- **Task brief**
Go through the records and give each one again exactly.

★ ★ ★ ★ ★

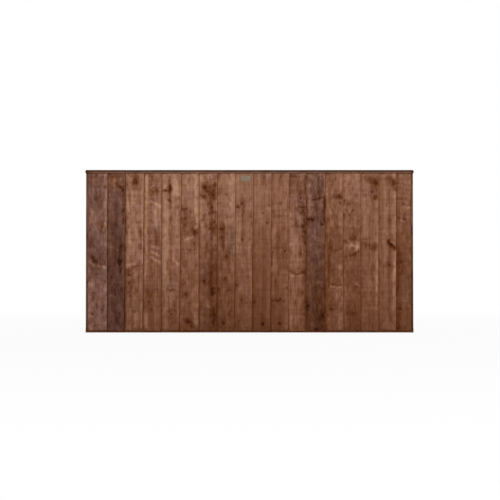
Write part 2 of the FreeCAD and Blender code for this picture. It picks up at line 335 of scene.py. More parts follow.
# Framing: node, way, heights in mm above the origin, and the tone, purple and silver at each
FRAMING = (
    ("base_rail", LEVEL, (0,), (2.5,), (0.3,), (0.0,)),
    ("bottom_rail", LEVEL, (0,), (1.3,), (0.2,), (0.0,)),
    ("middle_rail", LEVEL, (0,), (0.9,), (0.1,), (0.0,)),
    ("top_rail", LEVEL, (0,), (1.1,), (0.3,), (0.0,)),
    ("left_end_batten", UPRIGHT, (150, 250), (2.8, 2.3), (1.3, 1.3), (0.0, 0.0)),
    ("right_end_batten", UPRIGHT, (-450, 0, 110, 160, 330, 380), (3.9, 2.7, 2.7, 1.6, 1.6, 0.9),
     (0.7, 0.7, 0.7, 0.2, 0.2, 0.2), (0.1, 0.1, 0.1, 0.4, 0.4, 0.4)),
)

# Capping: heights in mm above its underside, and the tone, purple and silver at each
CAPPING = ((0, 4, 6, 9.5), (1.1, 1.6, 1.6, 4.5), (0.4, 0.4, 0.4, 0.9), (0.0, 0.0, 0.0, 0.45))

# Rows of knots in mm: how many, their places across, the first's place along, the step along, radii
FRAMING_KNOTS = (5, (10, 13, 16, 19, 22), 120, 260, (4, 5, 6))
CAPPING_KNOTS = (KNOTS_A_PIECE, (14, 23, 32), 170, 245, (5, 6, 7))

# How much further along, in mm, the knots of each next piece of the framing are
FRAMING_SHIFT = 35

# Starts of the random numbers, so that each piece has its own grain
FRAMING_SEED, CAPPING_SEED, NAIL_SEED = 40, 60, 77

# Noises: count to a metre, or to a knot's radius, across, in depth and along, then detail and roughness
NOISES = {
    "knot_rag": ((1.0, 1.0, 1.0), 3.0, 0.65),
    "knot_patch": ((3.1, 3.1, 2.2), 2.0, 0.5),
    "pith": ((3.0, 3.0, 1.7), 1.0, 0.5),
    "ring": ((26, 26, 7), 2.0, 0.5),
    "bend": ((11, 11, 6), 2.0, 0.5),
    "fibre": ((620, 620, 14), 2.0, 0.6),
    "streak": ((105, 105, 2.6), 2.0, 0.55),
    "crack": ((190, 190, 3.4), 1.0, 0.4),
    "cloud": ((22, 22, 9), 3.0, 0.5),
    "blotch": ((46, 46, 25), 2.0, 0.5),
    "fleck": ((115, 115, 65), 1.0, 0.5),
    "saw_sway": ((18, 18, 18), 1.0, 0.5),
    "saw_patch": ((9, 9, 7), 1.0, 0.5),
    "saw_band": ((5, 5, 62), 1.0, 0.5),
    "bloom": ((15, 15, 9), 2.0, 0.6),
    "zinc": ((700, 700, 700), 3.0, 0.6),
    "grime": ((45, 45, 60), 3.0, 0.6),
    "speck": ((600, 600, 600), 2.0, 0.6),
}

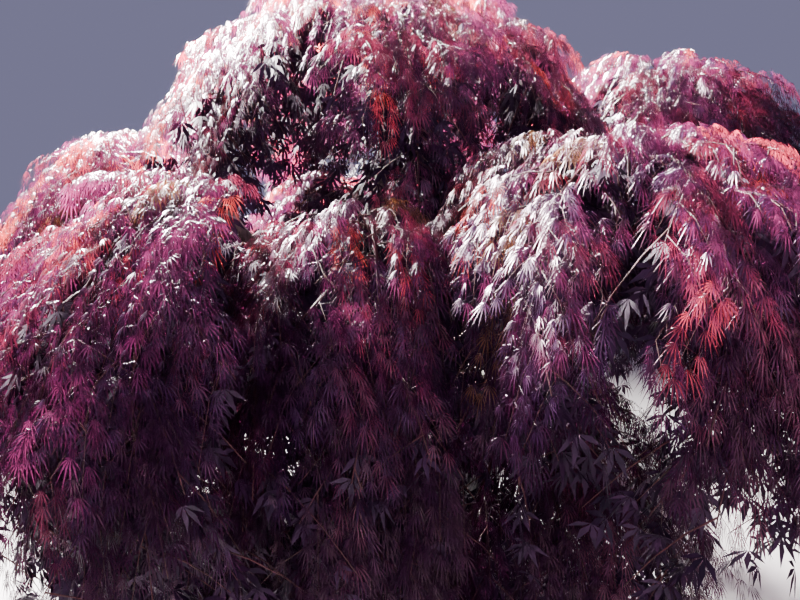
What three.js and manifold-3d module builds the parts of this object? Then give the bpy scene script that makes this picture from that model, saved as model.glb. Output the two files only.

★ ★ ★ ★ ★

- **Answer to this exercise**
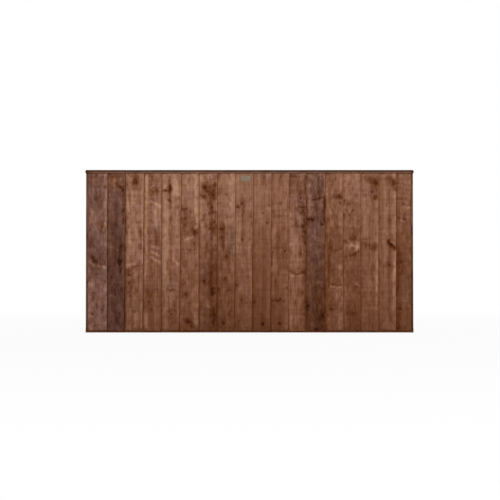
Write part 2 of the FreeCAD and Blender code for this picture. It picks up at line 335 of scene.py. More parts follow.
# Framing: node, way, heights in mm above the origin, and the tone, purple and silver at each
FRAMING = (
    ("base_rail", LEVEL, (0,), (2.5,), (0.3,), (0.0,)),
    ("bottom_rail", LEVEL, (0,), (1.3,), (0.2,), (0.0,)),
    ("middle_rail", LEVEL, (0,), (0.9,), (0.1,), (0.0,)),
    ("top_rail", LEVEL, (0,), (1.1,), (0.3,), (0.0,)),
    ("left_end_batten", UPRIGHT, (150, 250), (2.8, 2.3), (1.3, 1.3), (0.0, 0.0)),
    ("right_end_batten", UPRIGHT, (-450, 0, 110, 160, 330, 380), (3.9, 2.7, 2.7, 1.6, 1.6, 0.9),
     (0.7, 0.7, 0.7, 0.2, 0.2, 0.2), (0.1, 0.1, 0.1, 0.4, 0.4, 0.4)),
)

# Capping: heights in mm above its underside, and the tone, purple and silver at each
CAPPING = ((0, 4, 6, 9.5), (1.1, 1.6, 1.6, 4.5), (0.4, 0.4, 0.4, 0.9), (0.0, 0.0, 0.0, 0.45))

# Rows of knots in mm: how many, their places across, the first's place along, the step along, radii
FRAMING_KNOTS = (5, (10, 13, 16, 19, 22), 120, 260, (4, 5, 6))
CAPPING_KNOTS = (KNOTS_A_PIECE, (14, 23, 32), 170, 245, (5, 6, 7))

# How much further along, in mm, the knots of each next piece of the framing are
FRAMING_SHIFT = 35

# Starts of the random numbers, so that each piece has its own grain
FRAMING_SEED, CAPPING_SEED, NAIL_SEED = 40, 60, 77

# Noises: count to a metre, or to a knot's radius, across, in depth and along, then detail and roughness
NOISES = {
    "knot_rag": ((1.0, 1.0, 1.0), 3.0, 0.65),
    "knot_patch": ((3.1, 3.1, 2.2), 2.0, 0.5),
    "pith": ((3.0, 3.0, 1.7), 1.0, 0.5),
    "ring": ((26, 26, 7), 2.0, 0.5),
    "bend": ((11, 11, 6), 2.0, 0.5),
    "fibre": ((620, 620, 14), 2.0, 0.6),
    "streak": ((105, 105, 2.6), 2.0, 0.55),
    "crack": ((190, 190, 3.4), 1.0, 0.4),
    "cloud": ((22, 22, 9), 3.0, 0.5),
    "blotch": ((46, 46, 25), 2.0, 0.5),
    "fleck": ((115, 115, 65), 1.0, 0.5),
    "saw_sway": ((18, 18, 18), 1.0, 0.5),
    "saw_patch": ((9, 9, 7), 1.0, 0.5),
    "saw_band": ((5, 5, 62), 1.0, 0.5),
    "bloom": ((15, 15, 9), 2.0, 0.6),
    "zinc": ((700, 700, 700), 3.0, 0.6),
    "grime": ((45, 45, 60), 3.0, 0.6),
    "speck": ((600, 600, 600), 2.0, 0.6),
}

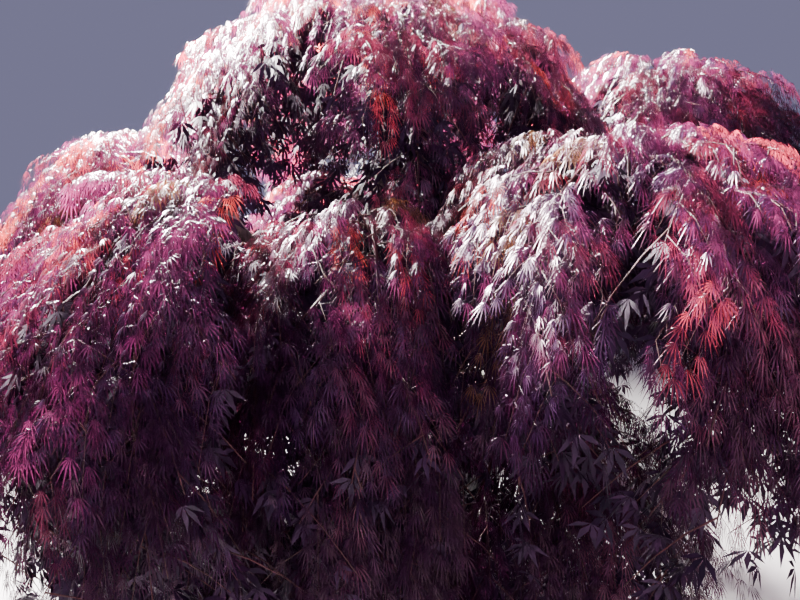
What three.js and manifold-3d module builds the parts of this object? Then give the bpy scene script that makes this picture from that model, saved as model.glb. Output the two files only.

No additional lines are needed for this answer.